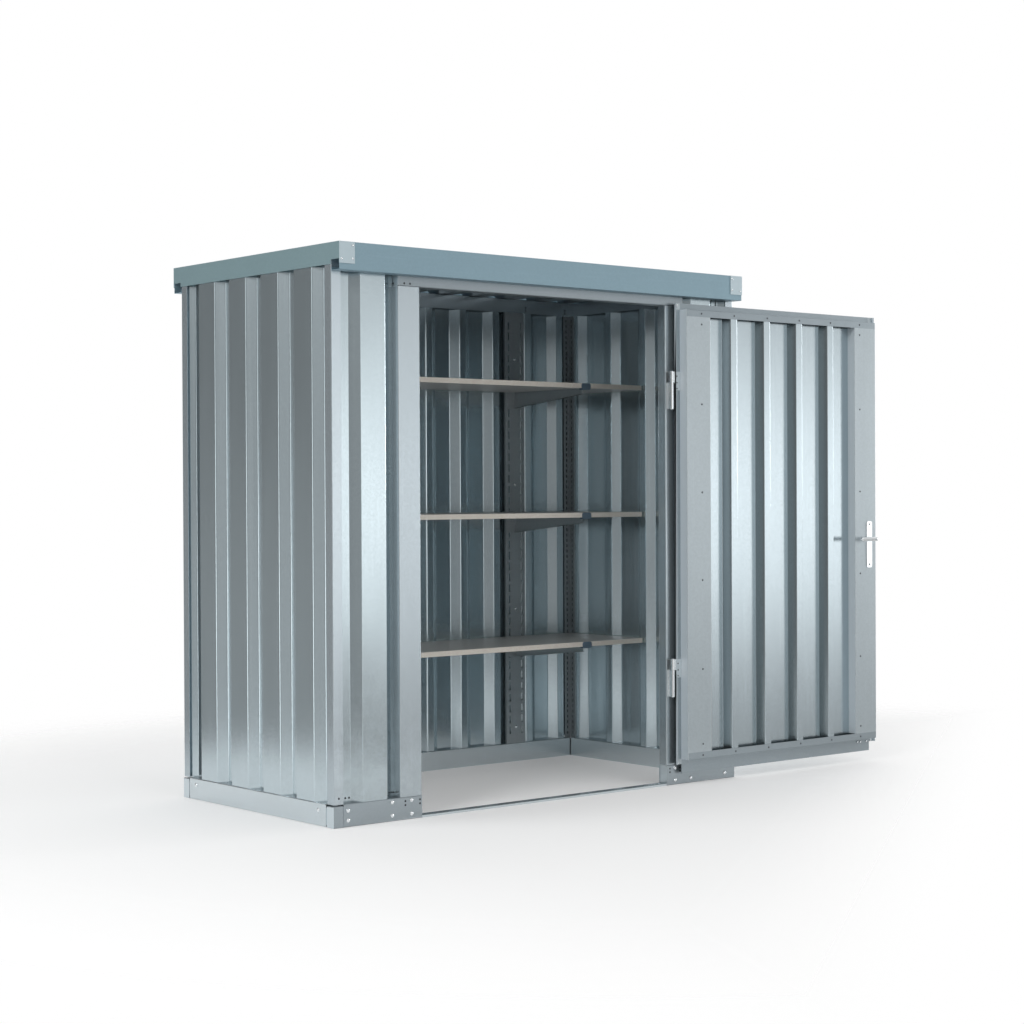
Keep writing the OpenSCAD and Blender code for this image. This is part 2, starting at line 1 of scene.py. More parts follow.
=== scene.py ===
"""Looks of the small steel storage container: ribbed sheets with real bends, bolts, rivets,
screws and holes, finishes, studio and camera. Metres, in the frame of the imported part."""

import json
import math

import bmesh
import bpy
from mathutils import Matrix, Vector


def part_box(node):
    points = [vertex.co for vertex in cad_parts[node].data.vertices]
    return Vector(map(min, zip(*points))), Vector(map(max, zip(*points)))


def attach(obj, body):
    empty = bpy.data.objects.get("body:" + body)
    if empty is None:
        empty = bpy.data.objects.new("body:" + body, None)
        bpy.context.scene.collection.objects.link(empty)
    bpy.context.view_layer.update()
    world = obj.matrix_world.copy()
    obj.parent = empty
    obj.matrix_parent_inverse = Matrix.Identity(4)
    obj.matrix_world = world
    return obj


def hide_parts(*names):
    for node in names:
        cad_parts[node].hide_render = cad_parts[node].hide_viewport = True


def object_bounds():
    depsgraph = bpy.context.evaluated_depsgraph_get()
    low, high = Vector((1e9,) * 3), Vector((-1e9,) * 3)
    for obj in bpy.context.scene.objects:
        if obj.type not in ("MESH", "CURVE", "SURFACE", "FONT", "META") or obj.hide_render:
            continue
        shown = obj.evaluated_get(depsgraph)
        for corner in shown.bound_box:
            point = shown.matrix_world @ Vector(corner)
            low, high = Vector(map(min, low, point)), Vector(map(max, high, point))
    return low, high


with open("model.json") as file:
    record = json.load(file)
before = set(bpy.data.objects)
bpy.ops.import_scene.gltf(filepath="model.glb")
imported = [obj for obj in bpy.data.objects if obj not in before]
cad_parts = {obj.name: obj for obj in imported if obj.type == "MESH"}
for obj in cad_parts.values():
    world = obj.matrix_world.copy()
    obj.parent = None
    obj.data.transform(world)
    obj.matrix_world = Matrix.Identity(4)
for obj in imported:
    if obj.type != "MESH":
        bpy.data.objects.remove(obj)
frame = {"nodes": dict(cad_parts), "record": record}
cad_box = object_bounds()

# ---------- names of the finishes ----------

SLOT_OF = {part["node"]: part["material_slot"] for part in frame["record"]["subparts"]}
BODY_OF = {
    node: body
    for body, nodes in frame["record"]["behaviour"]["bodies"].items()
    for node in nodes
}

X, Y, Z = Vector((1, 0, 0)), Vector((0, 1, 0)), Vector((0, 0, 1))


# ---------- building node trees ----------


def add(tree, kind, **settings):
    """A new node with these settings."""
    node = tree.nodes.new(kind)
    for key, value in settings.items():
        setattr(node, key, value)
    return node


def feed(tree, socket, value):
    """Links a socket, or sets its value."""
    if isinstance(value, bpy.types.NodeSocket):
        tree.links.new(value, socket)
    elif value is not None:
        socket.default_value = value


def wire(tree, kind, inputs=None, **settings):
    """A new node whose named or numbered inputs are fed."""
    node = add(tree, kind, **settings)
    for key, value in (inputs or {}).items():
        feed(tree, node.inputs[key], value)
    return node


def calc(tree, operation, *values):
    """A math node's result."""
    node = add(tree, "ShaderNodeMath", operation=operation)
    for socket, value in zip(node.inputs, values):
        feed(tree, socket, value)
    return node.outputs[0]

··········

● **What is expected**
Your task is to quote the listing above word for word.

● **Output of the task**
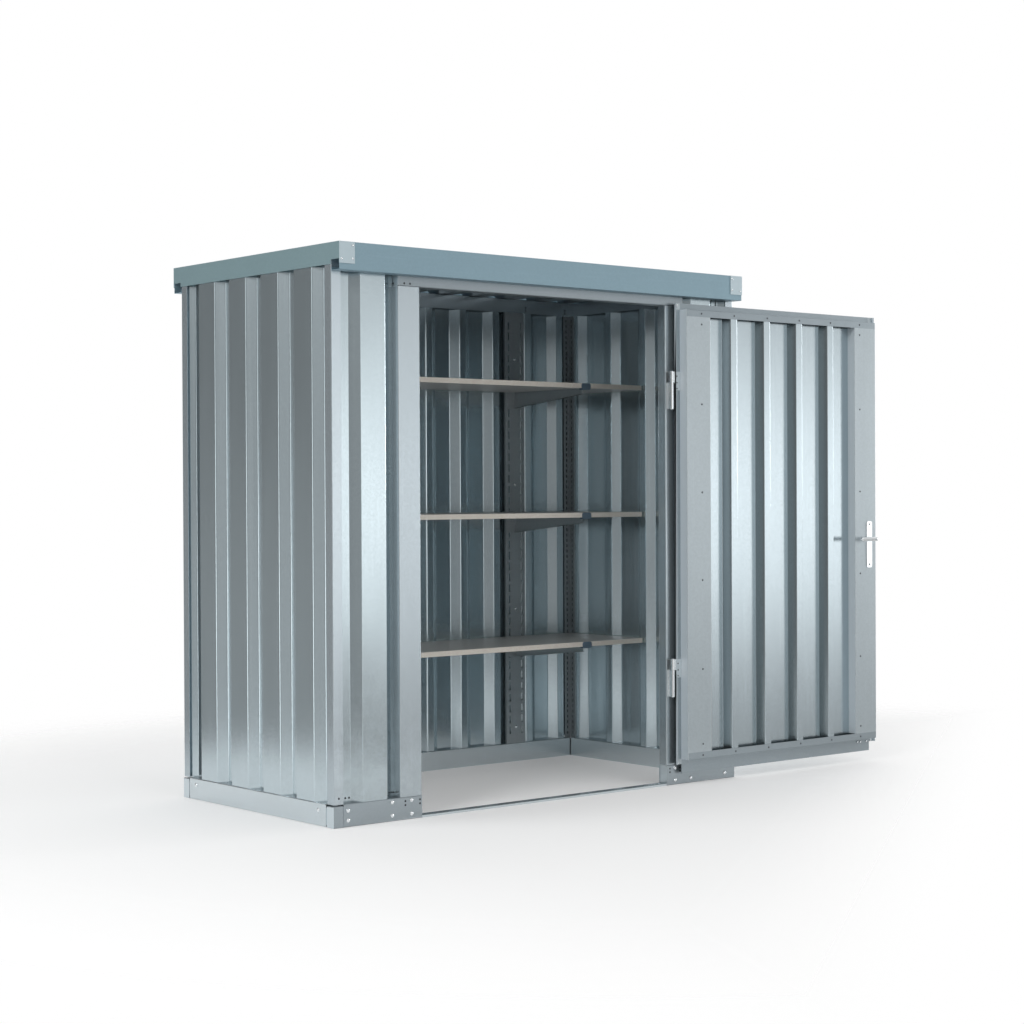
Keep writing the OpenSCAD and Blender code for this image. This is part 2, starting at line 1 of scene.py. More parts follow.
=== scene.py ===
"""Looks of the small steel storage container: ribbed sheets with real bends, bolts, rivets,
screws and holes, finishes, studio and camera. Metres, in the frame of the imported part."""

import json
import math

import bmesh
import bpy
from mathutils import Matrix, Vector


def part_box(node):
    points = [vertex.co for vertex in cad_parts[node].data.vertices]
    return Vector(map(min, zip(*points))), Vector(map(max, zip(*points)))


def attach(obj, body):
    empty = bpy.data.objects.get("body:" + body)
    if empty is None:
        empty = bpy.data.objects.new("body:" + body, None)
        bpy.context.scene.collection.objects.link(empty)
    bpy.context.view_layer.update()
    world = obj.matrix_world.copy()
    obj.parent = empty
    obj.matrix_parent_inverse = Matrix.Identity(4)
    obj.matrix_world = world
    return obj


def hide_parts(*names):
    for node in names:
        cad_parts[node].hide_render = cad_parts[node].hide_viewport = True


def object_bounds():
    depsgraph = bpy.context.evaluated_depsgraph_get()
    low, high = Vector((1e9,) * 3), Vector((-1e9,) * 3)
    for obj in bpy.context.scene.objects:
        if obj.type not in ("MESH", "CURVE", "SURFACE", "FONT", "META") or obj.hide_render:
            continue
        shown = obj.evaluated_get(depsgraph)
        for corner in shown.bound_box:
            point = shown.matrix_world @ Vector(corner)
            low, high = Vector(map(min, low, point)), Vector(map(max, high, point))
    return low, high


with open("model.json") as file:
    record = json.load(file)
before = set(bpy.data.objects)
bpy.ops.import_scene.gltf(filepath="model.glb")
imported = [obj for obj in bpy.data.objects if obj not in before]
cad_parts = {obj.name: obj for obj in imported if obj.type == "MESH"}
for obj in cad_parts.values():
    world = obj.matrix_world.copy()
    obj.parent = None
    obj.data.transform(world)
    obj.matrix_world = Matrix.Identity(4)
for obj in imported:
    if obj.type != "MESH":
        bpy.data.objects.remove(obj)
frame = {"nodes": dict(cad_parts), "record": record}
cad_box = object_bounds()

# ---------- names of the finishes ----------

SLOT_OF = {part["node"]: part["material_slot"] for part in frame["record"]["subparts"]}
BODY_OF = {
    node: body
    for body, nodes in frame["record"]["behaviour"]["bodies"].items()
    for node in nodes
}

X, Y, Z = Vector((1, 0, 0)), Vector((0, 1, 0)), Vector((0, 0, 1))


# ---------- building node trees ----------


def add(tree, kind, **settings):
    """A new node with these settings."""
    node = tree.nodes.new(kind)
    for key, value in settings.items():
        setattr(node, key, value)
    return node


def feed(tree, socket, value):
    """Links a socket, or sets its value."""
    if isinstance(value, bpy.types.NodeSocket):
        tree.links.new(value, socket)
    elif value is not None:
        socket.default_value = value


def wire(tree, kind, inputs=None, **settings):
    """A new node whose named or numbered inputs are fed."""
    node = add(tree, kind, **settings)
    for key, value in (inputs or {}).items():
        feed(tree, node.inputs[key], value)
    return node


def calc(tree, operation, *values):
    """A math node's result."""
    node = add(tree, "ShaderNodeMath", operation=operation)
    for socket, value in zip(node.inputs, values):
        feed(tree, socket, value)
    return node.outputs[0]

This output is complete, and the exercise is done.